**Objective**
Would you quote the material below in full and unchanged?

**Exercise material**
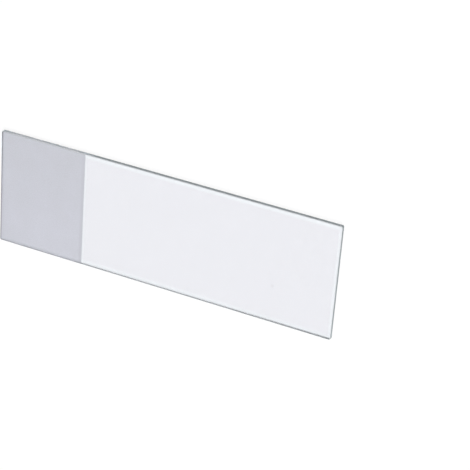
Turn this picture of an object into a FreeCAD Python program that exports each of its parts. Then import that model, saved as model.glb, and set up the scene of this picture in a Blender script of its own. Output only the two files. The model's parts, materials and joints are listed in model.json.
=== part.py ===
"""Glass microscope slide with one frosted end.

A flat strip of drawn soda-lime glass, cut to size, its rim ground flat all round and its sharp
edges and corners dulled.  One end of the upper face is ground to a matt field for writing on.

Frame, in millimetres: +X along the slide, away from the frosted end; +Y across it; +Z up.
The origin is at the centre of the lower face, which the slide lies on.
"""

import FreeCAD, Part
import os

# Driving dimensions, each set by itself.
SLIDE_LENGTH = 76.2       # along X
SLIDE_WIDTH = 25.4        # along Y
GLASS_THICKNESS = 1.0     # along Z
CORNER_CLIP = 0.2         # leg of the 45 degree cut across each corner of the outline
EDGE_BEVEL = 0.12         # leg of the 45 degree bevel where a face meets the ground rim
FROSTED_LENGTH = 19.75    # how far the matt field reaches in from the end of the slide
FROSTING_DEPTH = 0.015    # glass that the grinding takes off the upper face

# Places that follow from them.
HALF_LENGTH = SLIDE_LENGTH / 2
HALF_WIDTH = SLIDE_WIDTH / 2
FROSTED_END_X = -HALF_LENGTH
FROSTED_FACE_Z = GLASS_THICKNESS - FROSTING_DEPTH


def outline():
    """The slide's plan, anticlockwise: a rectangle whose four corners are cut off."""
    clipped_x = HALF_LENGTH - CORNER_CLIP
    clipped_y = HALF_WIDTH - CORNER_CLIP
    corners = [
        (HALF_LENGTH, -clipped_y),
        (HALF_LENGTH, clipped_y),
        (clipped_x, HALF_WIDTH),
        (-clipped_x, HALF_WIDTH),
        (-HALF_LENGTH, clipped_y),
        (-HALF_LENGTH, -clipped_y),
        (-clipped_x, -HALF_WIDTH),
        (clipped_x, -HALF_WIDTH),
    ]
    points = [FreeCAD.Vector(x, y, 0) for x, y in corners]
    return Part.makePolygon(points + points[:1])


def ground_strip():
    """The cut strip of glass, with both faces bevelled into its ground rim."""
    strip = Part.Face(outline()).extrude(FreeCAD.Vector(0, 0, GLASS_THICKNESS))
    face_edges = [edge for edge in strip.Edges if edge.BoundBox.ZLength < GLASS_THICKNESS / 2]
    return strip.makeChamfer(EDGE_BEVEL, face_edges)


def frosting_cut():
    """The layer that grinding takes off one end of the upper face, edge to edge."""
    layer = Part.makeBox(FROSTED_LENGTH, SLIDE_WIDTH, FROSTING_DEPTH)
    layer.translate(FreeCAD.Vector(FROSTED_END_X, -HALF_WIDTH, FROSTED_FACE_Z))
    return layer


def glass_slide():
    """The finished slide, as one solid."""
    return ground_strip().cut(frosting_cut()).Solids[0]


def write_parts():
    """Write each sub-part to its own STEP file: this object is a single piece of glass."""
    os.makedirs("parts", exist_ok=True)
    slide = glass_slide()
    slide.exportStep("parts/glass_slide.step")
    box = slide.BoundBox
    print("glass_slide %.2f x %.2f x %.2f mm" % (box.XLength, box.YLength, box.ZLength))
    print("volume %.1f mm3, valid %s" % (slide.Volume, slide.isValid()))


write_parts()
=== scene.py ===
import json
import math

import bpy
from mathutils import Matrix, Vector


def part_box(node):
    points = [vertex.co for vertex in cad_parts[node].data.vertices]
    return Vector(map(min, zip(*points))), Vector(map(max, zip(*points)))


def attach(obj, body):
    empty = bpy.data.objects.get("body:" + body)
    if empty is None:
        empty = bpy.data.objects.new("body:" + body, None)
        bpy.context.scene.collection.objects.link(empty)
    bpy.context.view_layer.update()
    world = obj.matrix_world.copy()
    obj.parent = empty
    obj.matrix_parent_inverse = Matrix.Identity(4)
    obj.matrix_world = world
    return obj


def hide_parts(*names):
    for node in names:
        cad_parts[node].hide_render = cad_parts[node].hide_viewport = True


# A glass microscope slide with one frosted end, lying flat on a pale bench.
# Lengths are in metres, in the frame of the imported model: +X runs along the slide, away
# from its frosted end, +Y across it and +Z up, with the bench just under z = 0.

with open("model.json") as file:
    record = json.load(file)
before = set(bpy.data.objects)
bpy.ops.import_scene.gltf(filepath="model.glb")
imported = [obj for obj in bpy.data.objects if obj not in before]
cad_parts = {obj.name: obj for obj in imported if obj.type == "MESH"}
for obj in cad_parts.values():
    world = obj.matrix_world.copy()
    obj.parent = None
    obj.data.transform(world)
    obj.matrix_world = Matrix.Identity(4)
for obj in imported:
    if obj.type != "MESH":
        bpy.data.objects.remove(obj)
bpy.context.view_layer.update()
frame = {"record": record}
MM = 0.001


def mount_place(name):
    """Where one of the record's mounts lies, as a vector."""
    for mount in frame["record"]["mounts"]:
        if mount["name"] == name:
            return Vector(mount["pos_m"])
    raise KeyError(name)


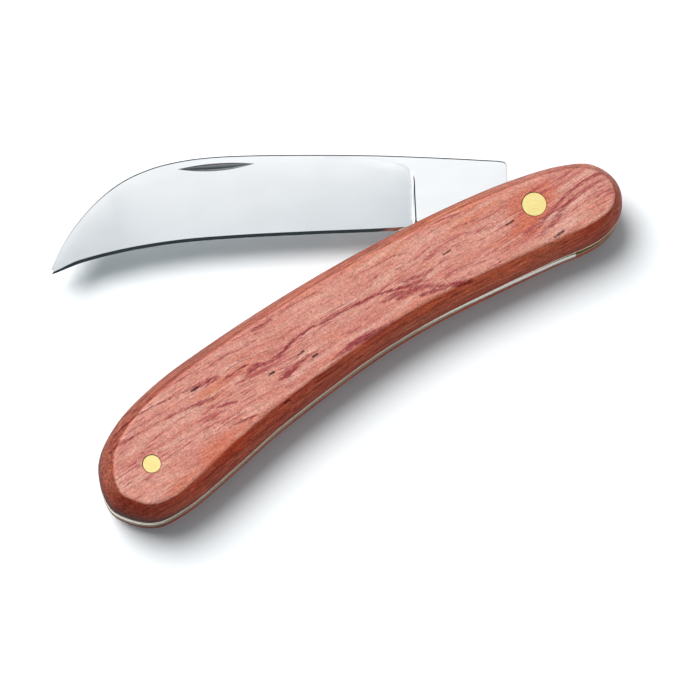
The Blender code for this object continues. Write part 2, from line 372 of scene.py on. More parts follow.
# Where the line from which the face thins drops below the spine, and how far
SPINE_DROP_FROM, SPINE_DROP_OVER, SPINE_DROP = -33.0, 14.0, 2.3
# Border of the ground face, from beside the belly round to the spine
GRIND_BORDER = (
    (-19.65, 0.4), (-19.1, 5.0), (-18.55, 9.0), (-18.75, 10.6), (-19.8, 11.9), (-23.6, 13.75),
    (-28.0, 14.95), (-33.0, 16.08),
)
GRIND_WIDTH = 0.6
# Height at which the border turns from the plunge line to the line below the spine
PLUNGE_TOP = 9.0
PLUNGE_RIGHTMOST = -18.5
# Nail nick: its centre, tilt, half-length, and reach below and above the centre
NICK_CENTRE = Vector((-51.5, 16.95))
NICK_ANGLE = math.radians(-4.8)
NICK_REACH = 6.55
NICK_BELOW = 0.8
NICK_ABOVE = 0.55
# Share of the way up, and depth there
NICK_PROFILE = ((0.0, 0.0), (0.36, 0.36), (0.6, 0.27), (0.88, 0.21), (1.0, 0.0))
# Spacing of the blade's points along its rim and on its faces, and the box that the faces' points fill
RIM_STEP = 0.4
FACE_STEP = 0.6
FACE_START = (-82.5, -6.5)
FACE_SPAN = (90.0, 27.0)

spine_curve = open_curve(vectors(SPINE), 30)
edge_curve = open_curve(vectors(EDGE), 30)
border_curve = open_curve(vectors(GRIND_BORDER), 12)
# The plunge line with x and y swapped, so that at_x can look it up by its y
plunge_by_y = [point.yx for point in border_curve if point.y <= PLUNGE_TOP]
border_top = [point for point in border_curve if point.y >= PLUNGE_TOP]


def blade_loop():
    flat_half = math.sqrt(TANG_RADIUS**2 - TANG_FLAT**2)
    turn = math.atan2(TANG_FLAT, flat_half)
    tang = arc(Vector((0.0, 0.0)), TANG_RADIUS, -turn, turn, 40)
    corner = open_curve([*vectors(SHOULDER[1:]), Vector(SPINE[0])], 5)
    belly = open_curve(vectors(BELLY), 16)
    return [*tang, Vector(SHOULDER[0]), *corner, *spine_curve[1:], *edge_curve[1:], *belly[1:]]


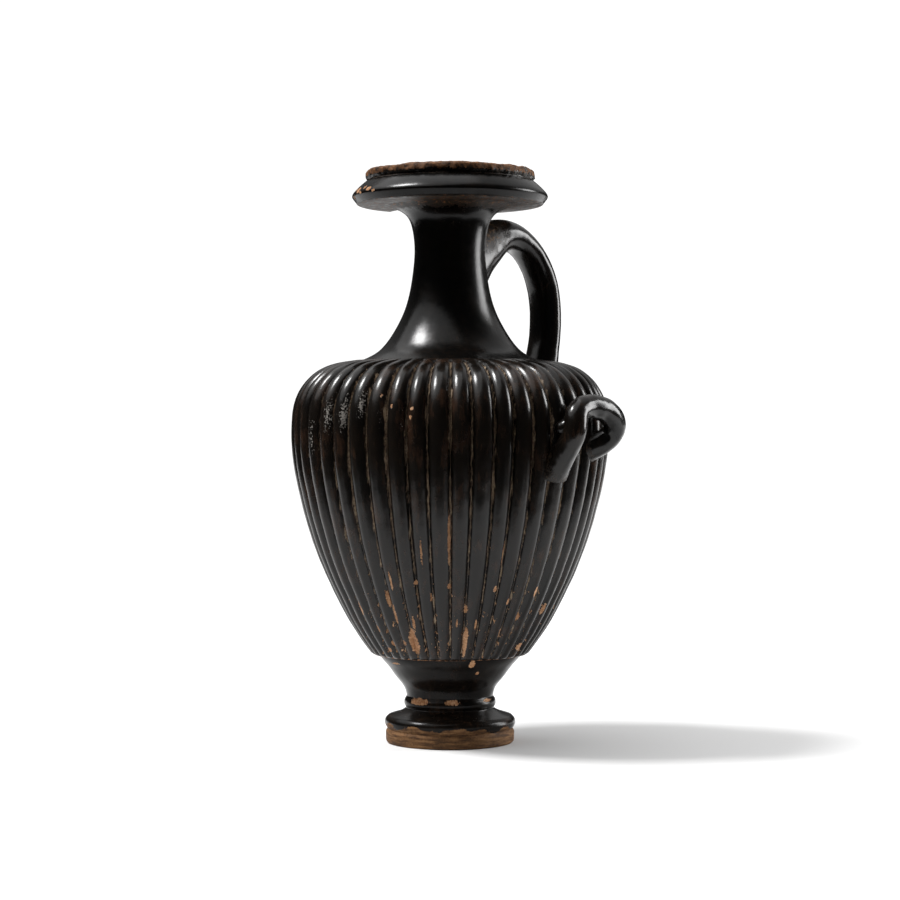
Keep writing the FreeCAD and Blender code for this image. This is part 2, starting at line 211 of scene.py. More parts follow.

**Response to this task**
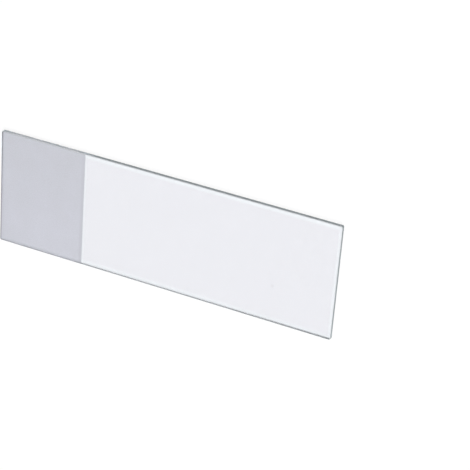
Turn this picture of an object into a FreeCAD Python program that exports each of its parts. Then import that model, saved as model.glb, and set up the scene of this picture in a Blender script of its own. Output only the two files. The model's parts, materials and joints are listed in model.json.
=== part.py ===
"""Glass microscope slide with one frosted end.

A flat strip of drawn soda-lime glass, cut to size, its rim ground flat all round and its sharp
edges and corners dulled.  One end of the upper face is ground to a matt field for writing on.

Frame, in millimetres: +X along the slide, away from the frosted end; +Y across it; +Z up.
The origin is at the centre of the lower face, which the slide lies on.
"""

import FreeCAD, Part
import os

# Driving dimensions, each set by itself.
SLIDE_LENGTH = 76.2       # along X
SLIDE_WIDTH = 25.4        # along Y
GLASS_THICKNESS = 1.0     # along Z
CORNER_CLIP = 0.2         # leg of the 45 degree cut across each corner of the outline
EDGE_BEVEL = 0.12         # leg of the 45 degree bevel where a face meets the ground rim
FROSTED_LENGTH = 19.75    # how far the matt field reaches in from the end of the slide
FROSTING_DEPTH = 0.015    # glass that the grinding takes off the upper face

# Places that follow from them.
HALF_LENGTH = SLIDE_LENGTH / 2
HALF_WIDTH = SLIDE_WIDTH / 2
FROSTED_END_X = -HALF_LENGTH
FROSTED_FACE_Z = GLASS_THICKNESS - FROSTING_DEPTH


def outline():
    """The slide's plan, anticlockwise: a rectangle whose four corners are cut off."""
    clipped_x = HALF_LENGTH - CORNER_CLIP
    clipped_y = HALF_WIDTH - CORNER_CLIP
    corners = [
        (HALF_LENGTH, -clipped_y),
        (HALF_LENGTH, clipped_y),
        (clipped_x, HALF_WIDTH),
        (-clipped_x, HALF_WIDTH),
        (-HALF_LENGTH, clipped_y),
        (-HALF_LENGTH, -clipped_y),
        (-clipped_x, -HALF_WIDTH),
        (clipped_x, -HALF_WIDTH),
    ]
    points = [FreeCAD.Vector(x, y, 0) for x, y in corners]
    return Part.makePolygon(points + points[:1])


def ground_strip():
    """The cut strip of glass, with both faces bevelled into its ground rim."""
    strip = Part.Face(outline()).extrude(FreeCAD.Vector(0, 0, GLASS_THICKNESS))
    face_edges = [edge for edge in strip.Edges if edge.BoundBox.ZLength < GLASS_THICKNESS / 2]
    return strip.makeChamfer(EDGE_BEVEL, face_edges)


def frosting_cut():
    """The layer that grinding takes off one end of the upper face, edge to edge."""
    layer = Part.makeBox(FROSTED_LENGTH, SLIDE_WIDTH, FROSTING_DEPTH)
    layer.translate(FreeCAD.Vector(FROSTED_END_X, -HALF_WIDTH, FROSTED_FACE_Z))
    return layer


def glass_slide():
    """The finished slide, as one solid."""
    return ground_strip().cut(frosting_cut()).Solids[0]


def write_parts():
    """Write each sub-part to its own STEP file: this object is a single piece of glass."""
    os.makedirs("parts", exist_ok=True)
    slide = glass_slide()
    slide.exportStep("parts/glass_slide.step")
    box = slide.BoundBox
    print("glass_slide %.2f x %.2f x %.2f mm" % (box.XLength, box.YLength, box.ZLength))
    print("volume %.1f mm3, valid %s" % (slide.Volume, slide.isValid()))


write_parts()
=== scene.py ===
import json
import math

import bpy
from mathutils import Matrix, Vector


def part_box(node):
    points = [vertex.co for vertex in cad_parts[node].data.vertices]
    return Vector(map(min, zip(*points))), Vector(map(max, zip(*points)))


def attach(obj, body):
    empty = bpy.data.objects.get("body:" + body)
    if empty is None:
        empty = bpy.data.objects.new("body:" + body, None)
        bpy.context.scene.collection.objects.link(empty)
    bpy.context.view_layer.update()
    world = obj.matrix_world.copy()
    obj.parent = empty
    obj.matrix_parent_inverse = Matrix.Identity(4)
    obj.matrix_world = world
    return obj


def hide_parts(*names):
    for node in names:
        cad_parts[node].hide_render = cad_parts[node].hide_viewport = True


# A glass microscope slide with one frosted end, lying flat on a pale bench.
# Lengths are in metres, in the frame of the imported model: +X runs along the slide, away
# from its frosted end, +Y across it and +Z up, with the bench just under z = 0.

with open("model.json") as file:
    record = json.load(file)
before = set(bpy.data.objects)
bpy.ops.import_scene.gltf(filepath="model.glb")
imported = [obj for obj in bpy.data.objects if obj not in before]
cad_parts = {obj.name: obj for obj in imported if obj.type == "MESH"}
for obj in cad_parts.values():
    world = obj.matrix_world.copy()
    obj.parent = None
    obj.data.transform(world)
    obj.matrix_world = Matrix.Identity(4)
for obj in imported:
    if obj.type != "MESH":
        bpy.data.objects.remove(obj)
bpy.context.view_layer.update()
frame = {"record": record}
MM = 0.001


def mount_place(name):
    """Where one of the record's mounts lies, as a vector."""
    for mount in frame["record"]["mounts"]:
        if mount["name"] == name:
            return Vector(mount["pos_m"])
    raise KeyError(name)


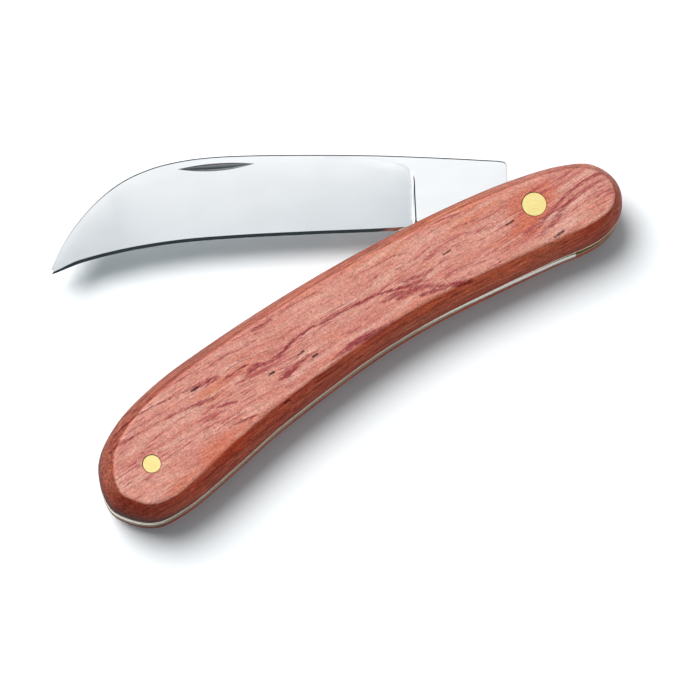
The Blender code for this object continues. Write part 2, from line 372 of scene.py on. More parts follow.
# Where the line from which the face thins drops below the spine, and how far
SPINE_DROP_FROM, SPINE_DROP_OVER, SPINE_DROP = -33.0, 14.0, 2.3
# Border of the ground face, from beside the belly round to the spine
GRIND_BORDER = (
    (-19.65, 0.4), (-19.1, 5.0), (-18.55, 9.0), (-18.75, 10.6), (-19.8, 11.9), (-23.6, 13.75),
    (-28.0, 14.95), (-33.0, 16.08),
)
GRIND_WIDTH = 0.6
# Height at which the border turns from the plunge line to the line below the spine
PLUNGE_TOP = 9.0
PLUNGE_RIGHTMOST = -18.5
# Nail nick: its centre, tilt, half-length, and reach below and above the centre
NICK_CENTRE = Vector((-51.5, 16.95))
NICK_ANGLE = math.radians(-4.8)
NICK_REACH = 6.55
NICK_BELOW = 0.8
NICK_ABOVE = 0.55
# Share of the way up, and depth there
NICK_PROFILE = ((0.0, 0.0), (0.36, 0.36), (0.6, 0.27), (0.88, 0.21), (1.0, 0.0))
# Spacing of the blade's points along its rim and on its faces, and the box that the faces' points fill
RIM_STEP = 0.4
FACE_STEP = 0.6
FACE_START = (-82.5, -6.5)
FACE_SPAN = (90.0, 27.0)

spine_curve = open_curve(vectors(SPINE), 30)
edge_curve = open_curve(vectors(EDGE), 30)
border_curve = open_curve(vectors(GRIND_BORDER), 12)
# The plunge line with x and y swapped, so that at_x can look it up by its y
plunge_by_y = [point.yx for point in border_curve if point.y <= PLUNGE_TOP]
border_top = [point for point in border_curve if point.y >= PLUNGE_TOP]


def blade_loop():
    flat_half = math.sqrt(TANG_RADIUS**2 - TANG_FLAT**2)
    turn = math.atan2(TANG_FLAT, flat_half)
    tang = arc(Vector((0.0, 0.0)), TANG_RADIUS, -turn, turn, 40)
    corner = open_curve([*vectors(SHOULDER[1:]), Vector(SPINE[0])], 5)
    belly = open_curve(vectors(BELLY), 16)
    return [*tang, Vector(SHOULDER[0]), *corner, *spine_curve[1:], *edge_curve[1:], *belly[1:]]


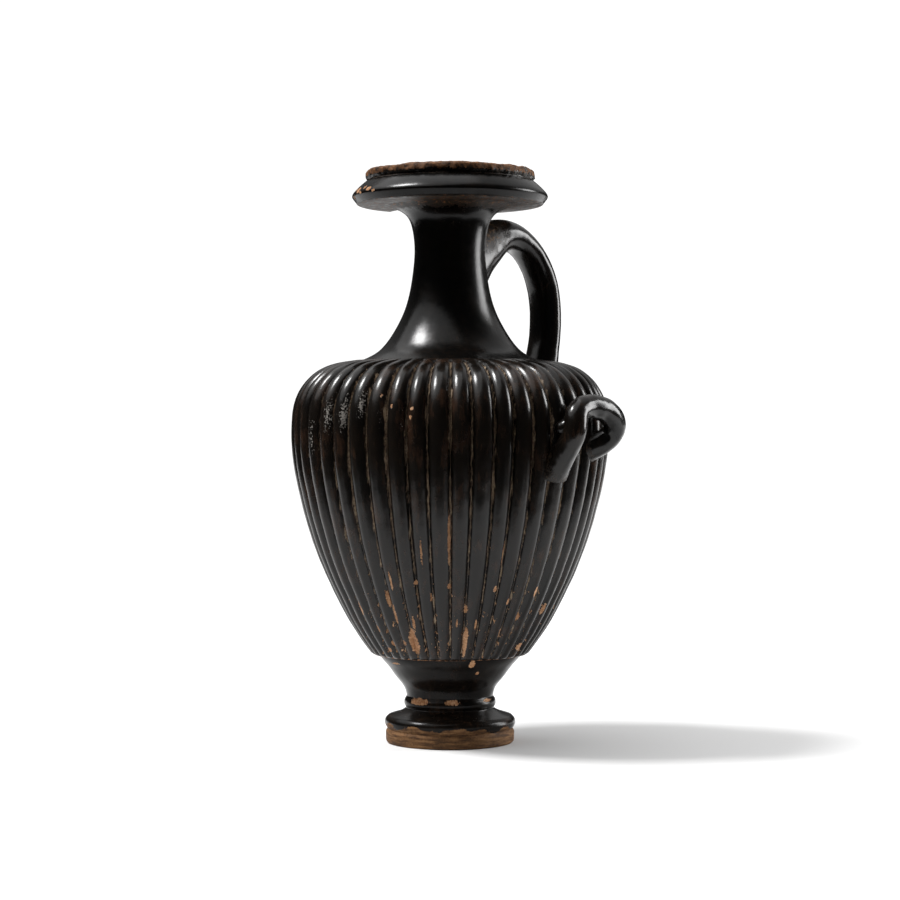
Keep writing the FreeCAD and Blender code for this image. This is part 2, starting at line 211 of scene.py. More parts follow.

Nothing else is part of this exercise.